Column name Data type Description
object_id int ID of the object (table or indexed view) for which to return the properties of the statistics object.
stats_id int ID of the statistics object. Is unique within the table or indexed view. For more information, see sys.stats.
step_number int The number of step in the histogram.
range_high_key sql_variant Upper bound column value for a histogram step. The column value is also called a key value.
range_rows real Estimated number of rows whose column value falls within a histogram step, excluding the upper bound.
equal_rows real Estimated number of rows whose column value equals the upper bound of the histogram step.
distinct_range_rows bigint Estimated number of rows with a distinct column value within a histogram step, excluding the upper bound.
average_range_rows real Average number of rows with duplicate column values within a histogram step, excluding the upper bound (RANGE_ROWS / DISTINCT_RANGE_ROWS for DISTINCT_RANGE_ROWS > 0).

Remarks

The resultset for sys.dm_db_stats_histogram returns information similar to DBCC SHOW_STATISTICS WITH HISTOGRAM and also includes object_id, stats_id, and step_number.

Because the column range_high_key is a sql_variant data type, you might need to use CAST or CONVERT if a predicate does comparison with a non-string constant.

Histogram

A histogram measures the frequency of occurrence for each distinct value in a data set. The query optimizer computes a histogram on the column values in the first key column of the statistics object, selecting the column values by statistically sampling the rows or by performing a full scan of all rows in the table or view. If the histogram is created from a sampled set of rows, the stored totals for number of rows and number of distinct values are estimates and don't need to be whole integers.

To create the histogram, the query optimizer sorts the column values, computes the number of values that match each distinct column value and then aggregates the column values into a maximum of 200 contiguous histogram steps. Each step includes a range of column values followed by an upper bound column value. The range includes all possible column values between boundary values, excluding the boundary values themselves. The lowest of the sorted column values is the upper boundary value for the first histogram step.

The following diagram shows a histogram with six steps. The area to the left of the first upper boundary value is the first step.

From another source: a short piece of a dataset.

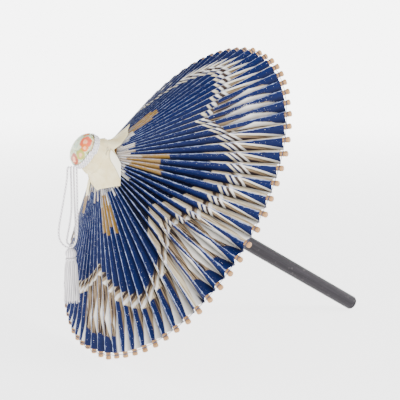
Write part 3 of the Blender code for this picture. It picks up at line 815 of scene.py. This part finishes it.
def stick_size(along):
    share = min(max(along / RIB_LENGTH, 0.0), 1.0)
    return (RIB_HALF_WIDTH[0] + (RIB_HALF_WIDTH[1] - RIB_HALF_WIDTH[0]) * share,
            RIB_HALF_HEIGHT[0] + (RIB_HALF_HEIGHT[1] - RIB_HALF_HEIGHT[0]) * share)


def radius_at(along):
    return PIVOT_RADIUS + along * math.cos(RIB_DROP)


STICKS = STICKS_PER_RIB * RIB_COUNT
VALLEY_DEEP = [random.Random(5 + i).uniform(0.88, 1.0) for i in range(STICKS)]
RIDGE_LEAN = [random.Random(105 + i).uniform(-0.10, 0.10) for i in range(STICKS)]
CLEAR = 0.00005                         # gap between a stick and its paper
CREST_CLEAR = 0.00015


def paper_place(along, stick, fold, side, lift):
    """A point of the pleated paper over a stick, fold running from its ridge to a valley."""
    width, height = stick_size(along)
    half_pitch = radius_at(along) * math.tan(STICK_STEP / 2.0)
    flat = min(0.34 * width + 0.00010, 0.40 * half_pitch)
    valley = VALLEY_DEEP[(stick + (0 if side > 0 else -1)) % STICKS]
    drop = (half_pitch - flat) * PLEAT_SLOPE * valley * fold
    lean = RIDGE_LEAN[stick % STICKS] * flat
    across = flat + (half_pitch - flat) * fold
    bulge = 0.10 * half_pitch * math.sin(math.pi * fold) * min(1.0, along / PAPER_END + 0.2)
    angle = stick_angle(stick)
    paper = height + CLEAR - drop + lift
    if fold >= 1.0:
        angle += side * STICK_STEP / 2.0
        local = Vector((along, 0.0, paper))
    elif side == 0:
        local = Vector((along, lean, height + CREST_CLEAR + lift))
    else:
        local = Vector((along, side * across + lean * (1.0 - fold), paper + bulge))
    return rib_matrix(angle) @ local


ROWS = [PAPER_START + (PAPER_END - PAPER_START) * (i / 14.0) ** 1.15 for i in range(15)]
FOLDS = [0.0, 0.2, 0.45, 0.72, 1.0]
CREST = -0.12                           # fold value along the top of a ridge
SHEET_SECTORS = 4                       # that one CAD sheet spans


def press(piece):
    """Give a piece its own copy of its mesh."""
    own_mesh(piece)


def canopy_sector(index):
    """Three pleats of paper over one CAD rib's three sticks."""
    shape = bmesh.new()
    layers = {n: shape.loops.layers.float.new(n)
              for n in ("fold", "side", "reach", "turn", "pleat", "petal", "lead", "rays", "gold")}
    columns = []
    marks = {}
    for stick in range(STICKS_PER_RIB * index, STICKS_PER_RIB * (index + 1)):
        middle = wrapped(math.degrees(stick_angle(stick)), SEAMS[-1])
        marks[stick] = print_marks(middle, stick)
        columns += [(stick, fold, -1) for fold in reversed(FOLDS)]
        columns += [(stick, CREST, 0)]
        columns += [(stick, fold, 1) for fold in FOLDS]
    thickness = PAPER_THICKNESS * math.hypot(1.0, PLEAT_SLOPE)
    sheet = ([], [])
    for stick, fold, side in columns:
        shared = len(sheet[0]) > 0 and fold >= 1.0 and side < 0
        for layer, lift in zip(sheet, (thickness, 0.0)):
            layer.append(layer[-1] if shared else
                         [shape.verts.new(paper_place(a, stick, fold, side, lift)) for a in ROWS])
    for corners in sheet_corners(len(columns), len(ROWS)):
        c, d = corners[0][1], corners[2][1]
        if c != d and sheet[0][c] is sheet[0][d]:
            continue
        stick = columns[c][0]
        side = columns[c][2] or columns[d][2]
        face = shape.faces.new([sheet[layer][column][row] for layer, column, row in corners])
        for loop, (_, column, row) in zip(face.loops, corners):
            fold = columns[column][1]
            turn = wrapped(math.degrees(stick_angle(stick + side * fold / 2.0)), SEAMS[-1])
            values = {**marks[stick], "fold": fold, "side": side, "pleat": stick, "turn": turn,
                      "reach": radius_at(ROWS[row]) / TIP_RADIUS, "petal": petal_share(turn)}
            for name, value in values.items():
                loop[layers[name]] = value
    piece = put(f"canopy_pleats_{index + 1:02d}", shape, PAPER, 24.0, AXIS)
    dress(piece, rib_body(index), "printed_oil_paper")
    press(piece)
    face = radius_at(PAPER_END) * math.tan(STICK_STEP / 2.0) * math.hypot(1.0, PLEAT_SLOPE)
    return piece


# ---- sticks

LUG_RADIUS = 0.0013
LUG_ROOT = -0.0006
LUG_FACES = (-0.00073, -0.00015)
FLOOR_TRIM = 0.0009                     # off the sticks beside the lowest rib, which rests on the floor
ROUND_END = ((0.00145, 0.98), (0.00085, 1.0), (0.00035, 0.90), (0.00008, 0.68), (0.0, 0.50))


def stick_ring(shape, matrix, along, wide, tall):
    """A ring round a stick: nearly square at the hub, round towards the rim."""
    sides = 14
    width, height = stick_size(along)
    squareness = 0.55 + 0.45 * min(max(along / 0.090, 0.0), 1.0)
    ring = []
    for k in range(sides):
        a = TURN * (k + 0.5) / sides
        y = math.copysign(abs(math.cos(a)) ** squareness, math.cos(a)) * width * wide
        z = math.copysign(abs(math.sin(a)) ** squareness, math.sin(a)) * height * tall
        ring.append(shape.verts.new(matrix @ Vector((along, y, z))))
    return ring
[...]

Diagram of how a histogram is calculated from sampled column values.

For each histogram step:

  • Bold line represents the upper boundary value (range_high_key) and the number of times it occurs (equal_rows)

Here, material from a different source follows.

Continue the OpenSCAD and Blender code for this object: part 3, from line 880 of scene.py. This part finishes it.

  • Solid area left of range_high_key represents the range of column values and the average number of times each column value occurs (average_range_rows). The average_range_rows for the first histogram step is always 0.

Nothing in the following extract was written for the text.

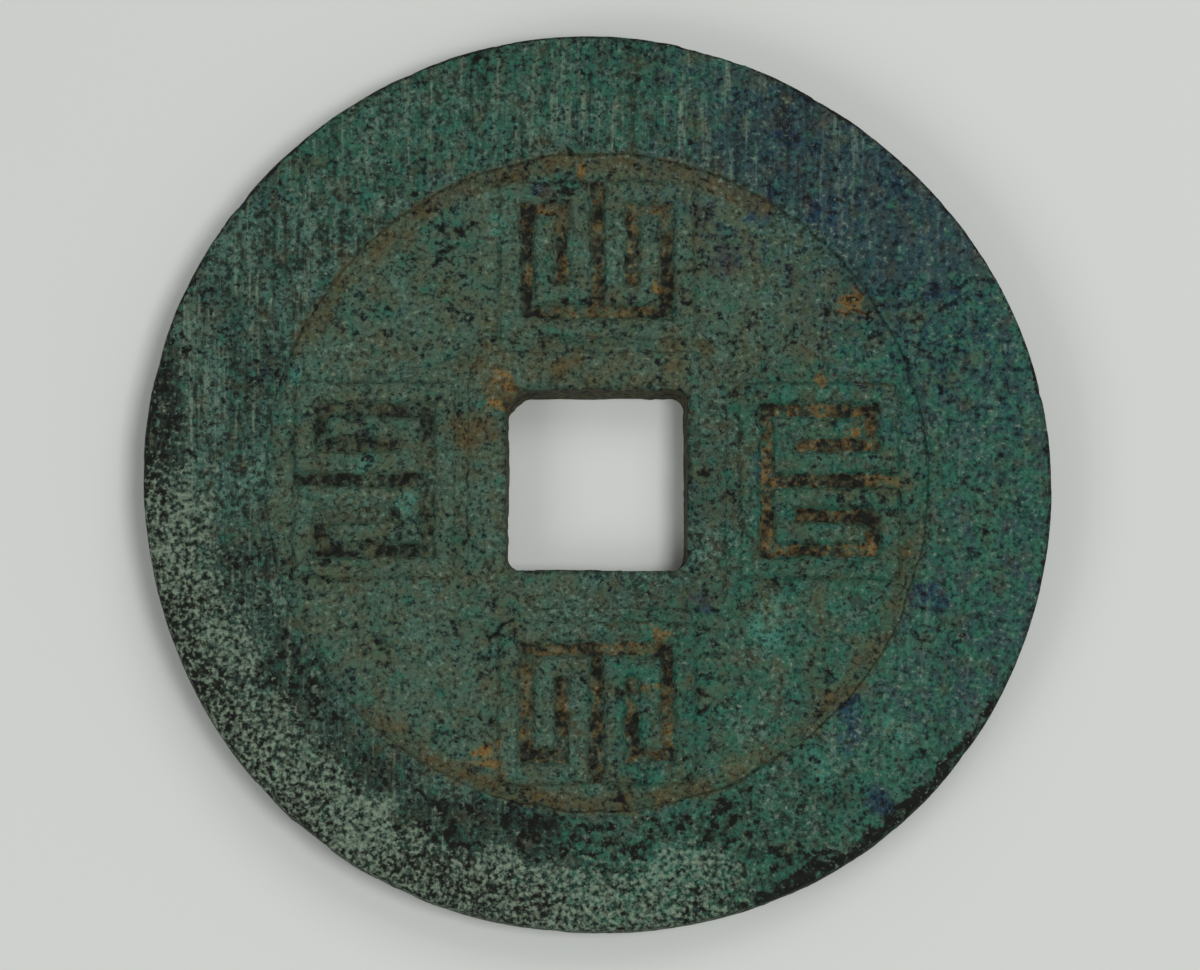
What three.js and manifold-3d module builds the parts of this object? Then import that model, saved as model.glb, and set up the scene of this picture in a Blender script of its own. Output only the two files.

  • Dotted lines represent the sampled values used to estimate total number of distinct values in the range (distinct_range_rows) and total number of values in the range (range_rows). The query optimizer uses range_rows and distinct_range_rows to compute average_range_rows and doesn't store the sampled values.

The query optimizer defines the histogram steps according to their statistical significance. It uses a maximum difference algorithm to minimize the number of steps in the histogram while maximizing the difference between the boundary values. The maximum number of steps is 200. The number of histogram steps can be fewer than the number of distinct values, even for columns with fewer than 200 boundary points. For example, a column with 100 distinct values can have a histogram with fewer than 100 boundary points.

Permissions

Requires that the user has select permissions on statistics columns or the user owns the table or the user is a member of the sysadmin fixed server role, the db_owner fixed database role, or the db_ddladmin fixed database role.

Examples

A. Basic example

The following example creates and populates a basic table. Then creates statistics on the Region_Name column.

CREATE TABLE Region
(
    Region_ID INT IDENTITY PRIMARY KEY,
    Region_Name VARCHAR (120) NOT NULL
);

INSERT Region (Region_Name)
VALUES ('Canada'), ('Denmark'), ('Iceland'), ('Peru');

CREATE STATISTICS Region_Stats ON Region(Region_Name);

The primary key occupies stat_id number 1, so call sys.dm_db_stats_histogram for stat_id number 2, to return the statistics histogram for the Region table.

SELECT * FROM sys.dm_db_stats_histogram(OBJECT_ID('Region'), 2);

B. Useful query

SELECT hist.step_number,
       hist.range_high_key,
       hist.range_rows,
       hist.equal_rows,
       hist.distinct_range_rows,
       hist.average_range_rows
FROM sys.stats AS s
CROSS APPLY sys.dm_db_stats_histogram(s.[object_id], s.stats_id) AS hist
WHERE s.[name] = N'<statistic_name>';

C. Useful query

The following example selects from table Region with a predicate on column Region_Name.

SELECT * FROM Region
WHERE Region_Name = 'Canada';

The following example looks at the previously created statistic on table Region and column Region_Name for the histogram step matching the predicate in the query above.

SELECT ss.name,
       ss.stats_id,
       shr.steps,
       shr.rows,
       shr.rows_sampled,
       shr.modification_counter,
       shr.last_updated,
       sh.range_rows,
       sh.equal_rows
FROM sys.stats AS ss
     INNER JOIN sys.stats_columns AS sc
         ON ss.stats_id = sc.stats_id
        AND ss.object_id = sc.object_id
     INNER JOIN sys.all_columns AS ac
         ON ac.column_id = sc.column_id
        AND ac.object_id = sc.object_id
CROSS APPLY sys.dm_db_stats_properties(ss.object_id, ss.stats_id) AS shr
CROSS APPLY sys.dm_db_stats_histogram(ss.object_id, ss.stats_id) AS sh
WHERE ss.[object_id] = OBJECT_ID('Region')
      AND ac.name = 'Region_Name'
      AND sh.range_high_key = CAST ('Canada' AS CHAR (8));